今天这两题可以说是很基础了,比较适合新手,lz大概是从大一就听C++老师给我们推荐去leetcode上面刷刷题锻炼编程,当时基本上也就是刚会写hello world的水平吧,看着输入的vector真是一脸懵逼,因此就放弃了。其实当时的基础几乎等于0,大二之前也没有写过超过200行的程序。
到了大二下学习数据库,数据库老师又提起让我们没事刷刷leetcode,当时也有了一定的编程能力了,然后靠百度学会了vector,其实vector就是跟数组差不多的玩意,只不过老师上课没讲,第一个leetcode程序two sum还是用二重循环跑的,好像当时是超时了吧。后来看了discuss才学会了双指针跑过了。

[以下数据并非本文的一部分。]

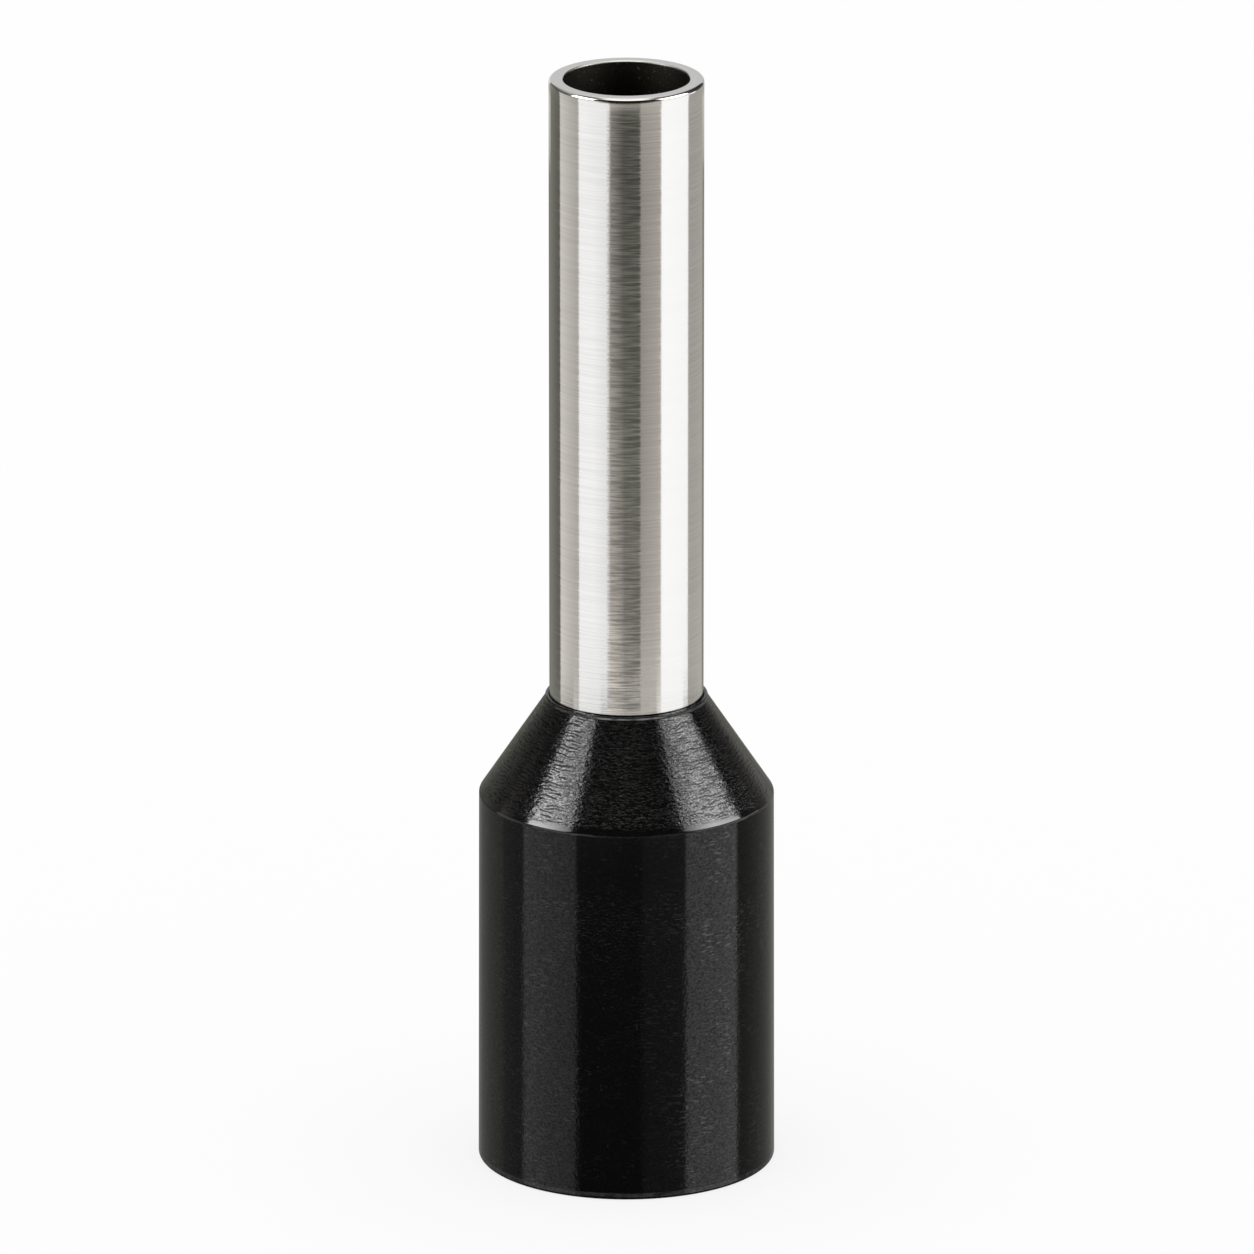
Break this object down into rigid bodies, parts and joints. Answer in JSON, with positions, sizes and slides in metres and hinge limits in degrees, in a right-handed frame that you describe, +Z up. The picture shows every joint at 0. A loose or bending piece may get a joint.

但是给lz的体验就很差了。
其实如果要是能从易到难还是可以培养自己的自信的,比如如下两题:
我感觉大二做这个难度的题还是很容易accept的
Plus One
Given a non-empty array of digits representing a non-negative integer, plus one to the integer.
The digits are stored such that the most significant digit is at the head of the list, and each element in the array contain a single digit.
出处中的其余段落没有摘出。